“When understood in its true Biblical sense, love as a divine attribute is unique to the Christian concept of God” (God the Redeemer, Cottrell, p. 323). Love, after all, is the Christian specialty. Love is the greatest expression of our innate spark of divinity – “But now abide faith, hope, love, these three; but the greatest of them is love” (1 Corinthians 13:13). Love is our commandment. “A new commandment I give to you, that you love one another, even as I have loved you, that you also love one another. By this all men will know that you are My disciples, if you have love for one another” (John 13:34-35).
“For God is love”
1 John 4:8,16 is “the most daring statement that has ever been made in the human language. The fact that God is love is the quintessence, the central word of the whole Bible” (The Christian Doctrine of God, Brunner, p. 183). And there are some marvelous practical applications to this verse:
First, the fact that God is love must not be interpreted to mean that God is only love. The same book also claims that God is light (1 John 1:5). In the same way, a large red box can be described as a box, but also has the attributes of size and color. God is love, but He is also vengeful (Romans 12:19), jealous (James 4:5), and a righteous judge (Colossians 3:23-25).

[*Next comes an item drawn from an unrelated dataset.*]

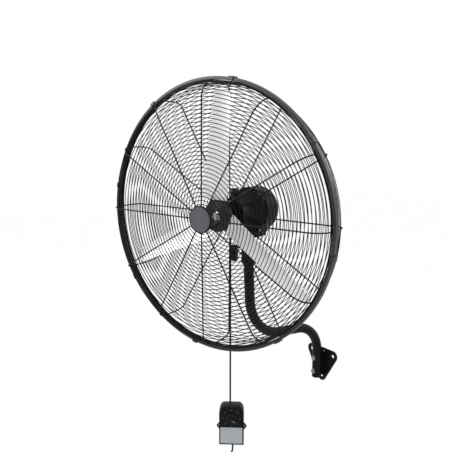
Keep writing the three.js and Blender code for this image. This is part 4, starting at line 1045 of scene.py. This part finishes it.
def guard_wires(line, first_ring, side):
    """Twelve spokes along the line, and rings inside them at equal steps along it."""
    patches = []
    for k in range(12):
        path = swung(line, math.radians(30 * k))
        patches.append(ended(on_head(along(path, circle(SPOKE, 8)))))
    step = np.gradient(line, axis=0)
    step /= np.linalg.norm(step, axis=1)[:, None]
    inside = line - (SPOKE + WIRE * 0.8) * side * np.stack([-step[:, 1], step[:, 0]], -1)
    distance = np.concatenate([[0], np.cumsum(np.linalg.norm(np.diff(line, axis=0), axis=1))])
    at = np.arange(first_ring - line[0, 0], distance[-1] - 0.008, RING_PITCH)
    for d in at:
        radius = np.interp(d, distance, inside[:, 0])
        depth = np.interp(d, distance, inside[:, 1])
        patches.append(wire_ring(radius, depth, WIRE, 96, 6))
    patches.append(wire_ring(EDGE_WIRE, side * EDGE_DEPTH, 0.0025, 128, 8))
    return patches


def wire_ring(radius, depth, wire, around, sides):
    """A closed ring of round wire about the head's axis."""
    ring, section = circle(1.0, around), circle(wire, sides)
    wide = radius + section[None, :, 0]
    return on_head(np.stack([
        ring[:, :1] * wide, np.broadcast_to(depth + section[None, :, 1], (around, sides)),
        ring[:, 1:] * wide], -1)), True, True, False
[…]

So anybody who wants to assert that there is no actual God, but only that love is God, fails to realize that there is more to the Lord than just one side. The terms “God is love” and “love is God” are not interchangeable.

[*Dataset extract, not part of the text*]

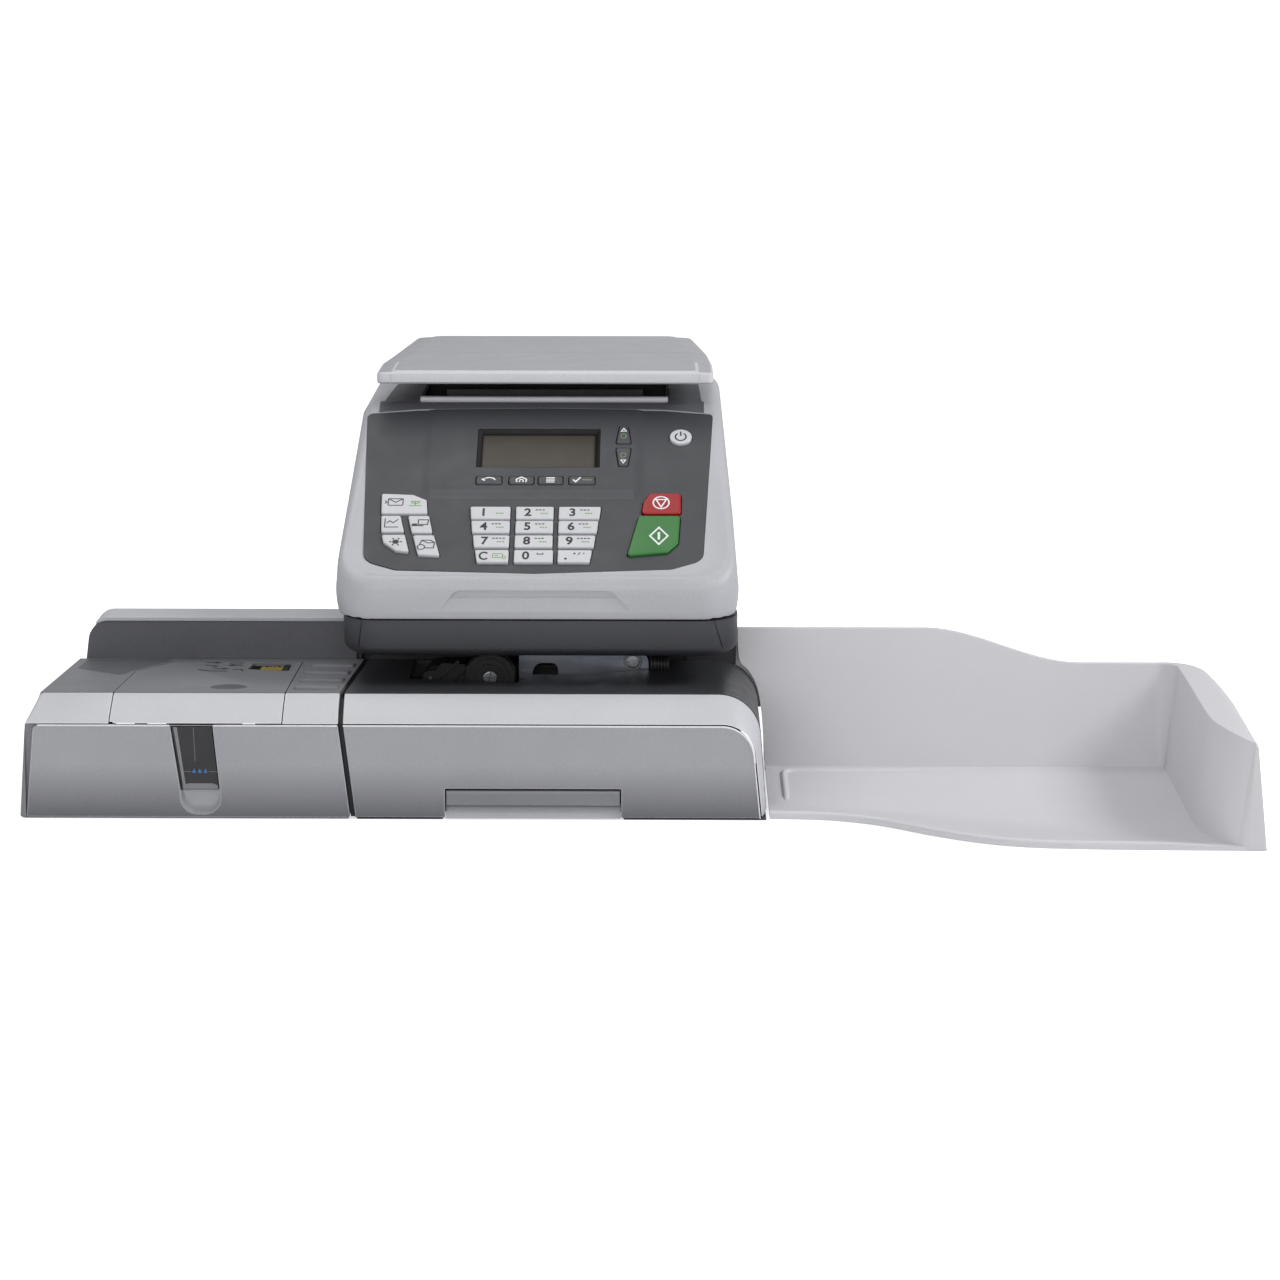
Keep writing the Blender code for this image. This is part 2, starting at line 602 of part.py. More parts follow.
def build_head_base(look):
    """Dark pan under the head: rounded lower edge, hollow top, print opening and hinge ears."""
    loops = []
    for z, inset in ((PAN_BOTTOM_Z, 11.0), (119.0, 5.5), (125.0, 1.4), (133.0, 0.0), (146.7, 0.0)):
        outline = plan_loop(PAN_X, PAN_HALF - inset, HEAD_FRONT_Y + 1.5 + inset, PAN_BACK_Y - inset * 0.5,
                            HEAD_CORNER - inset, 12.0)
        loops.append([(x, y, z) for x, y in outline])
    pan = loft("head_base", loops, look)
    room_plan = plan_loop(PAN_X, PAN_HALF - 5.0, HEAD_FRONT_Y + 7.0, PAN_BACK_Y - 4.0, 24.0, 8.0, steps=2)
    room = prism("pan_room", room_plan, "Z", PAN_BOTTOM_Z + 4.0, 160.0, None)
    mouth = box("print_mouth", (-30.0, 30.0), (-68.0, -34.0), (100.0, 130.0), None)
    cut(pan, room, mouth)
    for index, x in enumerate((-118.0, 75.0)):
        ear = box("hinge_ear_%d" % index, (x, x + 8.0), (PAN_BACK_Y - 6.0, HINGE_Y + 5.0), (124.0, HINGE_Z + 5.0),
                  None)
        join(pan, ear)
    bore = prism("ear_bore", disc((HINGE_Y, HINGE_Z), PIN_RADIUS + GAP, 16), "X", -140.0, 100.0, None)
    room_again = prism("pan_clear", room_plan, "Z", PAN_BOTTOM_Z + 4.0, 160.0, None)
    return cut(pan, bore, room_again)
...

The fact that God is love tells us that everything He does – all of His dealings with us – proceed from Love. God always has our best interests in mind.
We need to see that there is a very affectionate side of God. He will always have a soft spot for His creation, which is why He was always there for the people of Israel in the Old Testament. There is a very soft tenderness that pervades God. “But when the kindness of God our Savior and His love for mankind appeared…” (Titus 3:5, John 16:27). There are some great analogies that follow this idea:
Father and child (Psalm 103:13, Matthew 6:9, Romans 8:15, Galatians 4:1-7).

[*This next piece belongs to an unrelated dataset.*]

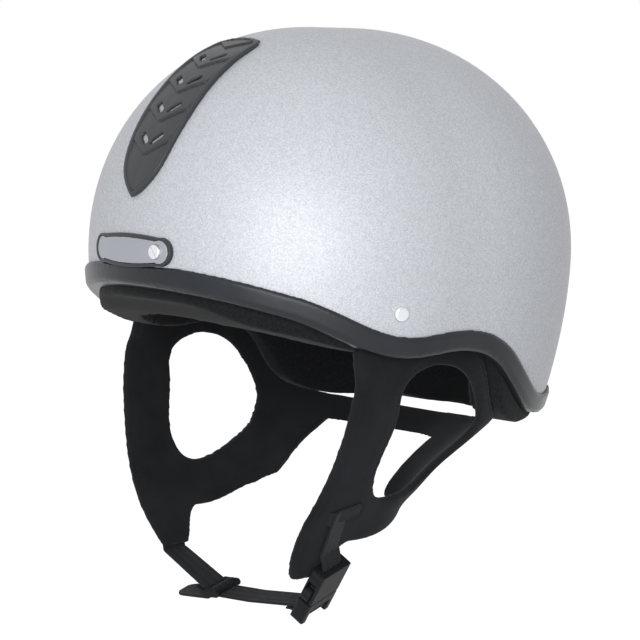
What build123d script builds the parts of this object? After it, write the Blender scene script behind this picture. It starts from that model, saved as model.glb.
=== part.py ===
"""A jockey skull cap: shell, trim, liner, vent, badge, padded harness and chin strap.

Millimetres, +Z up, front toward -Y, the wearer's left toward +X. The origin is the centre of
the dome, on the level where the shell is widest.
"""

import os
from math import cos, hypot, pi, radians, sin, sqrt

from build123d import *

os.makedirs("parts", exist_ok=True)

# Dome: two half ellipsoids with a short straight length between them
half_width = 119.0
front_reach = 116.9
rear_reach = 129.4
front_centre = -15.5
rear_centre = 10.3
crown_height = 120.4
skirt_reach = 216.0
skirt_depth = 112.0
crown_fullness_share = 2.05
skirt_fullness_share = 1.7
profile_steps = 6
shell_wall = 3.8
seat_gap = 0.2
overrun = 60.0
block_size = 500.0

# Lower edge of the shell in the side view
brow_level = -11.4
temple_level = -46.2
temple_back = -38.0
ear_level = -44.4
ear_back = -12.0
nape_level = -88.5
brow_edge_shares = (
    (0.0, 0.0),
    (0.165, 0.16),
    (0.30, 0.30),
    (0.42, 0.43),
    (0.52, 0.57),
    (0.62, 0.715),
    (0.72, 0.845),
    (0.82, 0.94),
    (1.0, 1.0),
)
nape_edge_shares = (
    (0.0, 0.0),
    (0.075, 0.02),
    (0.135, 0.07),
    (0.235, 0.265),
    (0.30, 0.455),
    (0.38, 0.68),
    (0.48, 0.885),
    (0.62, 0.97),
    (1.0, 1.0),
)

# Rubber trim
trim_height = 11.0
trim_proud = 2.4
trim_shoulder = 1.1
trim_shoulder_height = 1.5
trim_web = 2.4
trim_lip = 2.0
trim_clearance = 0.4

# Foam liner, its cloth cover and the pads
foam_wall = 20.0
cover_wall = 2.4
liner_brow_level = -19.0
liner_temple_level = -46.0
liner_ear_back = 2.0
liner_arch_back = 54.0
liner_arch_level = -90.5
liner_nape_level = -91.5
liner_brow_shares = (
    (0.0, 0.0),
    (0.11, 0.02),
    (0.16, 0.10),
    (0.22, 0.25),
    (0.31, 0.42),
    (0.41, 0.53),
    (0.53, 0.66),
    (0.67, 0.815),
    (0.80, 0.92),
    (1.0, 1.0),
)
liner_arch_shares = (
    (0.0, 0.0),
    (0.19, 0.085),
    (0.345, 0.24),
    (0.46, 0.45),
    (0.54, 0.675),
    (0.73, 0.867),
    (1.0, 1.0),
)
pad_wall = 6.0
pad_gap = 0.3
crown_pad_radius = 48.0
headband_top = 14.0
headband_clear = 9.0
headband_back = -24.0

# Leaf-shaped vent moulding on the brow
vent_origin_reach = -95.0
vent_origin_level = 72.8
vent_pitch = 49.0
vent_length = 107.0
vent_half_width = 20.0
vent_rim = 2.6
vent_side_shares = (
    (0.35, -0.452),
    (0.70, -0.374),
    (0.925, -0.215),
    (1.0, -0.047),
    (1.0, 0.13),
    (0.985, 0.30),
    (0.955, 0.42),
    (0.90, 0.485),
)
vent_top_share = 0.52
slot_first = -23.0
slot_pitch = 18.6
slot_offsets = (5.2, 5.9, 6.3, 6.6)
slot_length = 9.4
slot_width = 3.2
slot_lean = 38.0
scale_drop = 9.6
scale_rise = 11.0
scale_groove = 0.9
scale_depth = 0.5
air_hole_radius = 3.0
air_hole_row = 2

# Badge on the brow
badge_level = 6.2
badge_half_length = 32.5
badge_half_height = 8.6
badge_border = 1.8
badge_floor = 0.6
badge_corner_share = 0.72
badge_corner_height_share = 0.82
plate_proud = 2.0
plate_gap = 0.15
stud_offset = 22.0
stud_radius = 3.6
stud_proud = 1.2
stud_slot = 0.9
stud_slot_depth = 0.5
stud_turn = 35.0
stud_round = 0.5

# Side rivets
rivet_back = -48.0
rivet_level = -23.3
rivet_head_radius = 4.0
rivet_head_proud = 1.9
rivet_head_round = 1.5
rivet_shank_radius = 2.2
rivet_fit = 0.15
rivet_length = 13.2
washer_radius = 7.0
washer_wall = 1.2
washer_depth = 11.5

# Padded harness: a funnel that hugs the jaw and the nape
harness_wall = 4.6
harness_levels = (-8.0, -18.0, -27.0, -36.0, -45.0, -60.0, -80.0, -90.0, -100.0, -110.0,
                  -120.0, -130.0, -140.0, -150.0, -160.0, -170.0)
harness_half_widths = (108.4, 109.0, 108.4, 105.8, 104.4, 102.6, 99.6, 96.6, 93.0, 88.8,
                       83.6, 77.4, 71.2, 64.8, 59.6, 55.0)
harness_front_centres = (-30.0, -30.0, -30.0, -30.0, -30.0, -42.0, -50.0, -50.0, -50.0, -50.0,
                         -50.0, -50.0, -50.0, -50.0, -50.0, -50.0)
harness_front_reaches = (84.0, 84.0, 84.0, 85.0, 90.0, 120.0, 150.0, 150.0, 150.0, 150.0,
                         150.0, 140.0, 130.0, 120.0, 115.0, 110.0)
harness_rear_centres = (0.0, 0.0, 0.0, 0.0, 0.0, 0.0, 0.0, -6.0, -16.0, -26.0,
                        -28.0, -30.0, -30.0, -34.0, -46.0, -46.0)
harness_rear_reaches = (120.0, 120.0, 120.0, 120.0, 120.0, 114.0, 100.0, 66.0, 60.0, 53.0,
                        42.0, 40.0, 46.0, 44.0, 48.0, 42.0)
harness_rear_fullness = (2.0, 2.0, 2.0, 2.0, 2.0, 2.0, 2.0, 2.8, 2.7, 2.7,
                         2.7, 2.3, 2.0, 2.0, 2.0, 2.0)
quarter_steps = 4
nape_half_width = 34.0
pocket_clearance = 0.6
foam_clearance = 0.8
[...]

Mother and infant (Isaiah 49:15).
Husband and wife (Hosea 2:1-20, Ephesians 5:25, 2 Corinthians 11:2).
Shepherd and flock (Psalm 23, Isaiah 40:11, John 10:11).
A mother hen and chicks (Matthew 23:37).
When we consider these analogies, we need to remember that whatever emotions, feelings, and tender affections are associated with these relationships in a human sense are infinitely multiplied in the divine mind.